Le cauchemar vient cette fois d’Angleterre, sur les côtes du Somerset (sud-ouest). Le chantier de la centrale EPR d’Hinkley Point n’en finit pas de délivrer ses mauvaises nouvelles. Comme pour Flamanville, les déboires techniques, économiques, financiers et politiques s’accumulent. Le contrat signé en 2016 pour un coût de 18 milliards de livres (près de 21 milliards d’euros), montant record à l’époque, qui avait provoqué la démission du directeur financier d’EDF, devrait s’achever autour de 40 milliards de livres pour les deux réacteurs. Un montant inédit, même dans ce secteur. A titre de comparaison, EDF promet de construire six EPR en France pour la même somme (45 milliards d’euros). Bien sûr, la crise sanitaire, l’inflation et les batailles juridiques sont passées par là, mais comment croire encore à des estimations si fantaisistes ?

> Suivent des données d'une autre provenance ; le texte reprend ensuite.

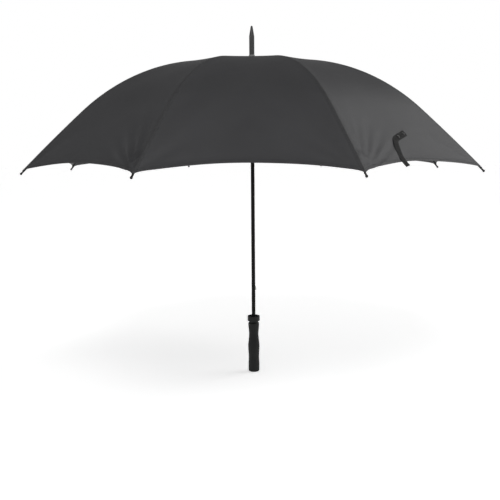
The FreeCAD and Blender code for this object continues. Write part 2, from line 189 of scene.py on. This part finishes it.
def wrinkles(panel, side, s, share, across):
    """Height of the cloth over its plain shape; the two halves of a panel meet smoothly.

    panel is the number of the rib at the panel's start. side is 1 for the half beside that
    rib and -1 for the half beside the next one.
    """
    rng = random.Random(100 + panel)
    place = side * (1 - share)
    height = np.zeros(np.shape(s))
    low = np.clip(s / CORNER, 0, 1)
    calm = (1 - (1 - share) ** 6) * low ** 2
    for _ in range(SWELLS):
        wave_s = rng.uniform(0.16, 0.34)
        wave_w = rng.uniform(0.5, 1.1)
        p, q = rng.uniform(0, PHASE_RANGE), rng.uniform(0, PHASE_RANGE)
        size = SWELL_HEIGHT * rng.uniform(0.6, 1.2)
        down = np.sin(WAVE_TURN * s / wave_s + p)
        height += size * calm * down * np.cos(WAVE_TURN * place / wave_w / 2 + q)
    for half in (1, -1):
        strength = rng.uniform(0.0008, 0.0016)
        count = rng.choice((2, 3))
        phase = rng.uniform(0, PHASE_RANGE)
        fold = FRONT_FOLDS.get((panel, half), (strength, count, phase))
        if half == side:
            height += corner_folds(s, share, across, *fold)
    return height


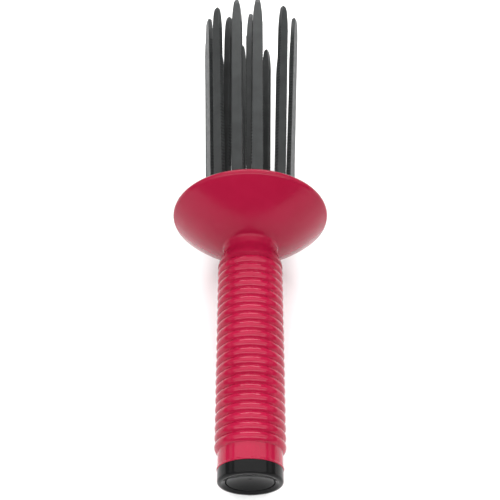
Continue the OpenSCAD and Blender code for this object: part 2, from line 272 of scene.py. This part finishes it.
def all_teeth():
    """Ridges on every tine: the rocking ones ride their rockers, the inner ones the grip."""
    for i in range(OUTER_COUNT):
        angle = FIRST_TINE + i * TINE_STEP + TINE_SHIFT[i]
        length = (TIP_Z - PIVOT_Z) / math.cos(math.radians(SPLAY))
        teeth(f"outer_tine_{i + 1:02d}", f"rocker_{i + 1:02d}",
              around(angle, PIVOT_R, PIVOT_Z, SPLAY + TINE_LEAN[i]), OUTER_W, OUTER_D, length)
    for i, (angle, radius, lean) in enumerate(INNER_TINES):
        length = (TIP_Z - INNER_SEAT_Z) / math.cos(math.radians(lean))
        teeth(f"inner_tine_{i + 1}", "grip", around(angle, radius, INNER_SEAT_Z, lean),
              INNER_W, INNER_D, length)


def dress_cad_nodes():
    """Every carried-over CAD node takes the finish of its record slot."""
    for part in frame["record"]["subparts"]:
        obj = frame["nodes"][part["node"]]
        obj.data.materials.clear()
        obj.data.materials.append(OWN_FINISH.get(part["node"], FINISH[part["material_slot"]]))
        obj.data.polygons.foreach_set("use_smooth", [True] * len(obj.data.polygons))
        obj.data.set_sharp_from_angle(angle=math.radians(30))


# ---------------------------------------------------------------- stage

def camera():
    """The view from above and behind the butt."""
    focal = 1.9542  # focal length in picture widths
    below = math.radians(56.5)  # between the line of sight and the tool's axis
    data = bpy.data.cameras.new("view")
    data.sensor_width = 36
    data.lens = focal * data.sensor_width
    data.shift_x = -0.0006
    cam = bpy.data.objects.new("view", data)
    bpy.context.collection.objects.link(cam)
    # In the camera's own axes: where the tool's zero station is, and which way its axis runs
    origin = Vector((0, -82.129, -404.619)) * MM
    along = Vector((0, math.sin(below), -math.cos(below)))
    up = Vector((0, math.cos(below), math.sin(below)))
    right = Vector((1, 0, 0))
    camera_frame = Matrix((right, along, up)).transposed().to_4x4()
    axis = (TOOL.to_3x3() @ Vector((0, 0, 1))).normalized()
    top = (TOOL.to_3x3() @ Vector((0, -1, 0))).normalized()
    row_frame = Matrix((right, axis, top)).transposed().to_4x4()
    turn = row_frame @ camera_frame.inverted()
    zero = TOOL @ Vector((0, 0, 0))
    cam.matrix_world = Matrix.Translation(zero) @ turn @ Matrix.Translation(-origin)
    bpy.context.scene.camera = cam


def softbox(name, place, target, width, power, height):
    """A flat soft light at a place, turned to its target. Metres and watts."""
    data = bpy.data.lights.new(name, "AREA")
    data.shape = "RECTANGLE"
    data.size = width
    data.size_y = height
    data.energy = power
    lamp = bpy.data.objects.new(name, data)
    bpy.context.collection.objects.link(lamp)
    lamp.location = place
    aim = Vector(target) - Vector(place)
    lamp.rotation_euler = aim.to_track_quat("-Z", "Y").to_euler()


def lights():
    """A tent of softboxes: wide ones above, before and behind, weak ones at the sides."""
    softbox("overhead", (0, 0.02, 1.1), (0, 0.02, 0), 3.0, 18, 0.8)
    softbox("front", (0, -0.72, 0.85), (0, 0, 0.02), 2.4, 16, 0.42)
    softbox("back", (0, 1.15, 1.0), (0, 0.1, 0.02), 1.4, 17, 0.4)
    softbox("left", (-1.2, 0, 0.5), (0, 0, 0.02), 1.2, 1, 0.3)
    softbox("right", (1.2, 0, 0.5), (0, 0, 0.02), 1.2, 1, 0.3)


def floor():
    """A plain pale sheet under the tool."""
    reach = 3
    data = bpy.data.meshes.new("floor")
    data.from_pydata([(-reach, -reach, 0), (reach, -reach, 0), (reach, reach, 0), (-reach, reach, 0)],
                     [], [(0, 1, 2, 3)])
    made = Shader("floor", (0.93, 0.93, 0.93), 0.95)
    made.bump(made.noise(400), 0.00001)
    data.materials.append(made.material)
    obj = bpy.data.objects.new("floor", data)
    bpy.context.collection.objects.link(obj)


def world(strength):
    """Even white light from all round."""
    scene_world = bpy.data.worlds.new("studio")
    scene_world.use_nodes = True
    back = scene_world.node_tree.nodes["Background"]
    back.inputs["Color"].default_value = (1, 1, 1, 1)
    back.inputs["Strength"].default_value = strength
    bpy.context.scene.world = scene_world


dress_cad_nodes()
all_teeth()
camera()
floor()
world(0.28)
lights()
bpy.context.scene.view_settings.view_transform = "Standard"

Comme un malheur n’arrive jamais seul, le partenaire financier d’EDF dans cette affaire, son homologue chinois CGN, en froid avec Londres, a décidé de ne plus payer les surcoûts du chantier. Au lieu de prendre en charge 66,5 % des frais, EDF doit désormais s’acquitter de 100 % de la facture. Intenable pour l’une des entreprises les plus endettées de France. Alors la société appelle à l’aide le gouvernement britannique, responsable de la brouille avec Pékin. Mais celui-ci ne veut rien entendre. Il s’agit d’un contrat privé, à EDF de trouver de nouveaux investisseurs. Manifestement, ils ne se bousculent pas au portillon. De plus, le surcoût actuel obère l’avenir de la rentabilité du site, qui repose sur un prix déjà négocié de vente de l’électricité.

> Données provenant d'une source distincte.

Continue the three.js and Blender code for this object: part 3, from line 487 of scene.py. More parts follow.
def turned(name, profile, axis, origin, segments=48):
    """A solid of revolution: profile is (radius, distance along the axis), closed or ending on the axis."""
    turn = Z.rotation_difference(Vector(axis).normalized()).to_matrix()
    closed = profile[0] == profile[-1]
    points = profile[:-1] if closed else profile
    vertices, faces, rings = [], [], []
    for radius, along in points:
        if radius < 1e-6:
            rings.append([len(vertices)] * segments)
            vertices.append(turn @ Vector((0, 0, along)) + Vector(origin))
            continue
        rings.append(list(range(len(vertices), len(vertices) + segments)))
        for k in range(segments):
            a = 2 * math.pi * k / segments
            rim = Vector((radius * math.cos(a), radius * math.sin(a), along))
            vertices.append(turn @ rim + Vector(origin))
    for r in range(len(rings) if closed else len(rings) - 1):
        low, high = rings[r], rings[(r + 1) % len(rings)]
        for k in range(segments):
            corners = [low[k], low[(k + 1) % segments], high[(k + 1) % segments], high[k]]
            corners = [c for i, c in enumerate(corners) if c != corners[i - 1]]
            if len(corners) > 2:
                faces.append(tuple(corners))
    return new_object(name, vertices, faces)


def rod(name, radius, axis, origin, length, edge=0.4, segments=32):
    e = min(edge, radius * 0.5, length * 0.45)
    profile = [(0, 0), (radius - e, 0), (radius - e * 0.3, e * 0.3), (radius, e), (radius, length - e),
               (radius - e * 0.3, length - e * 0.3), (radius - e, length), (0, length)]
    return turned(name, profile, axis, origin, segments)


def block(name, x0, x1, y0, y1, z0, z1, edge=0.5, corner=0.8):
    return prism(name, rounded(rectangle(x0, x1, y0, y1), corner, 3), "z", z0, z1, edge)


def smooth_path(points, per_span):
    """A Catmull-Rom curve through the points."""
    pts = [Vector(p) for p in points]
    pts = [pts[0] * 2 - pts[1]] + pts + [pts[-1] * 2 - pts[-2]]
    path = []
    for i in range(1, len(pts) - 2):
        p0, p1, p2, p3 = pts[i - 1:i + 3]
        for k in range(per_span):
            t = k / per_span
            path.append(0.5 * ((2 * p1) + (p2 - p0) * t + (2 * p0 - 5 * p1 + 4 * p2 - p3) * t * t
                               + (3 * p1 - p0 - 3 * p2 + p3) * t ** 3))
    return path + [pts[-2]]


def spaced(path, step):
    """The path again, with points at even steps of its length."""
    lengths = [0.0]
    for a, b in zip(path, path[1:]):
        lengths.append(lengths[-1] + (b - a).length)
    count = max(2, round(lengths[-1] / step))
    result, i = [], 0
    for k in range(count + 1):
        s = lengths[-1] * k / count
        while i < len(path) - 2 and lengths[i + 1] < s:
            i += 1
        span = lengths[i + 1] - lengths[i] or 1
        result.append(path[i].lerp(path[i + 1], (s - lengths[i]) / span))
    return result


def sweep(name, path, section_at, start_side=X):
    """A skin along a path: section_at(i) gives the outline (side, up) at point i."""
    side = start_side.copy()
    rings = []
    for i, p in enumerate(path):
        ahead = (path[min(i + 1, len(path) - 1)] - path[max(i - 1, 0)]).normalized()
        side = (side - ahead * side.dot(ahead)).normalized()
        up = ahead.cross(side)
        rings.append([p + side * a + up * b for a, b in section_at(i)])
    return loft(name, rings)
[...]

Passé cet obstacle gigantesque, un autre se profile déjà, avec l’autre grand projet britannique dans le nucléaire : la centrale de Sizewell (Suffolk, sud-est), encore au stade des études. Le même CGN chinois en a été sorti par Londres, au nom de la sécurité nationale. Cette fois, l’Etat est le principal actionnaire et donc bailleur du projet au côté d’EDF, qui tente de minimiser sa participation.